Von einem „typischen 0:0-Spiel“ sprach der verärgerte Bayern-Coach. Mit dem Einbau von Robben und dem Umbau seines Offensiv-Quartetts hatte sich der 66-Jährige auch selbst verzockt. Zudem fehlte Bastian Schweinsteiger als Chef im Mittelfeld doch „sehr“, wie Philipp Lahm zugab: „Wir waren nicht in Topform.“
Der BVB war wacher, heißer, zupackender - so wie der von den Bayern umworbene Götze beim K.o.-Hieb in der 65. Minute. „Es war sehr dubios. Aus dem Getümmel heraus ist der Ball glücklicherweise zu mir gefallen. Ich habe dann am schnellsten geschaltet - und dann war er drin“, schilderte der 19-Jährige die alles entscheidende Szene.
„Mario Götze hat das ohne Frage klasse gemacht“, kommentierte Rummenigge. Die Münchner Begehrlichkeiten nach dem Supertalent wird das Tor noch gesteigert haben, auch wenn Rummenigge bremste - fürs erste: „Ich glaube, wir sollten jetzt diese Dinge zu den Akten legen, weil sie überhaupt keine Aktualität wiedergeben.“
Aktuell ist: Die Liga ist wieder spannend. „Das Ganze ist jetzt an der Spitze zusammengewachsen“, stellte Rummenigge fest. „Wir sehen die Bayern wieder“, jubilierte Klopp - schwarz-gelbe Kampfansagen aber blieben aus. „Wir sind mit unserer Bescheidenheit in der letzten Saison gut gefahren“, betonte Vereinspräsident Reinhard Rauball.
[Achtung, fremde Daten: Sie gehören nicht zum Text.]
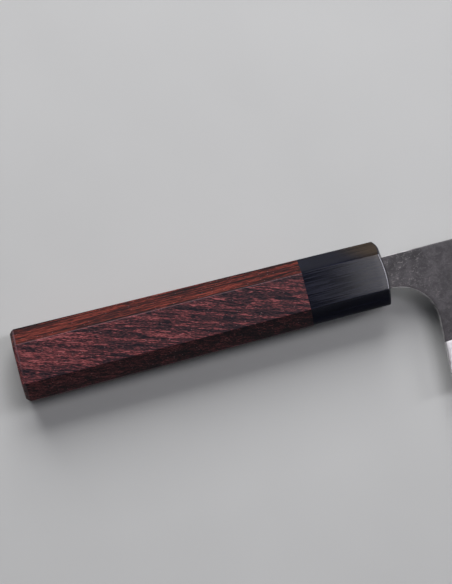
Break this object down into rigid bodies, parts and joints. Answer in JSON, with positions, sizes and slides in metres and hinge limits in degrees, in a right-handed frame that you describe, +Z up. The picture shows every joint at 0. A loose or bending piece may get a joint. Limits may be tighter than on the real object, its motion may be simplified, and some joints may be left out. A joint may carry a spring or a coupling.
{
  "type": "nakiri knife",
  "caption": "Double-bevelled vegetable knife with a straight laminated blade, dark forged sides, a polished bevel, an eight-sided rosewood stick handle and a horn ferrule.",
  "frame": {"origin": "bottom centre of the knife's bounding box as it lies on its left side, with its middle plane level", "axes": "+X towards the nose, +Y towards the spine, +Z up out of the blade's right face; the handle's axis runs along X at Y = 15.9 mm and Z = 10.6 mm, and the front end of the handle's taper is at X = -23.9 mm"},
  "size_m": [0.3078, 0.0572, 0.0212],
  "materials": {
    "core_steel": "polished hard steel",
    "cladding_iron": "dark forge scale on the sides, satin ground on the bevel",
    "horn": "polished black horn",
    "rosewood": "waxed dark rosewood with open pores",
    "dowel_wood": "plain turned hardwood",
    "bedding_epoxy": "cured black epoxy"
  },
  "bodies": {
    "root": {"core_steel": "core_steel", "cladding_right": "cladding_iron", "cladding_left": "cladding_iron", "ferrule": "horn", "handle_body": "rosewood", "dowel": "dowel_wood", "tang_bedding": "bedding_epoxy"}
  },
  "joints": []
}
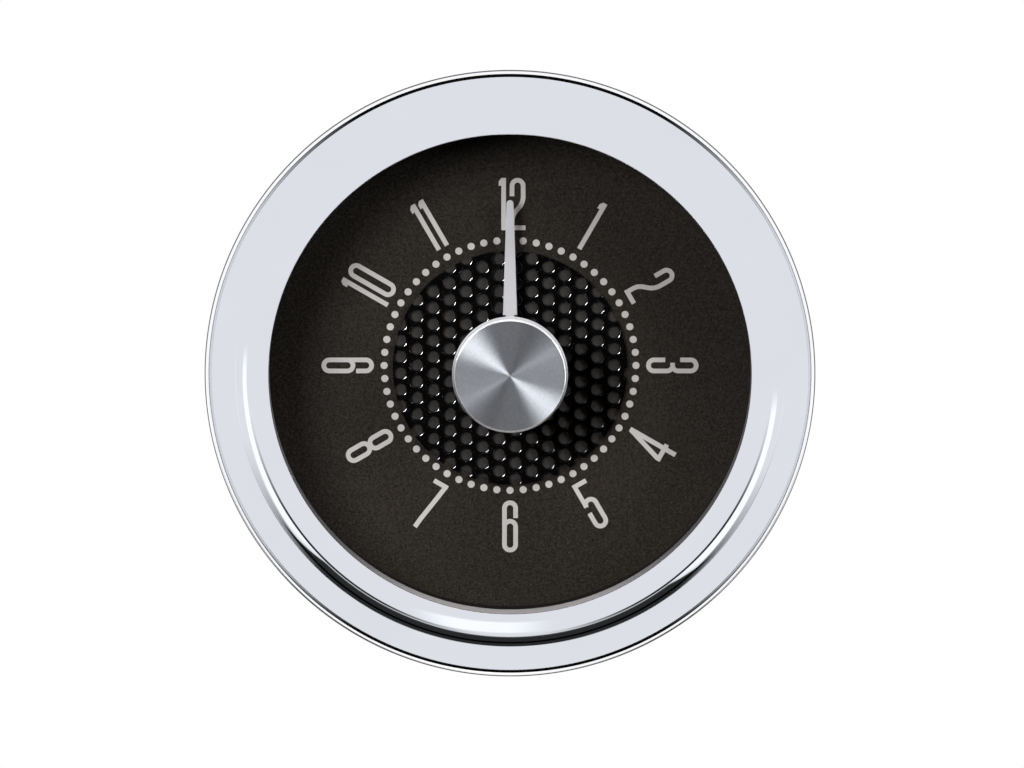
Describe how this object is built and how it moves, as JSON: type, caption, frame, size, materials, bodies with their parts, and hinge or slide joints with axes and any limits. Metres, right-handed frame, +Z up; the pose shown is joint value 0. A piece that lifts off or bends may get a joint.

Wertvoller für den Moment war für die Borussia der Rückenwind beim Start in die Woche der Wahrheit mit dem Champions-League-Spiel in London beim FC Arsenal und dem Derby-Hit danach gegen Erzrivale Schalke. „Wir brauchen nicht vom Titel zu sprechen. Wir sind einfach froh, dass wir den Anschluss haben. Und für die Woche war es sehr motivierend“, erklärte Matchwinner Götze. Auch die Bayern müssen ganz schnell wieder aufstehen: „Schnauze abputzen - und gegen Villarreal gewinnen“, verordnete Boss Rummenigge.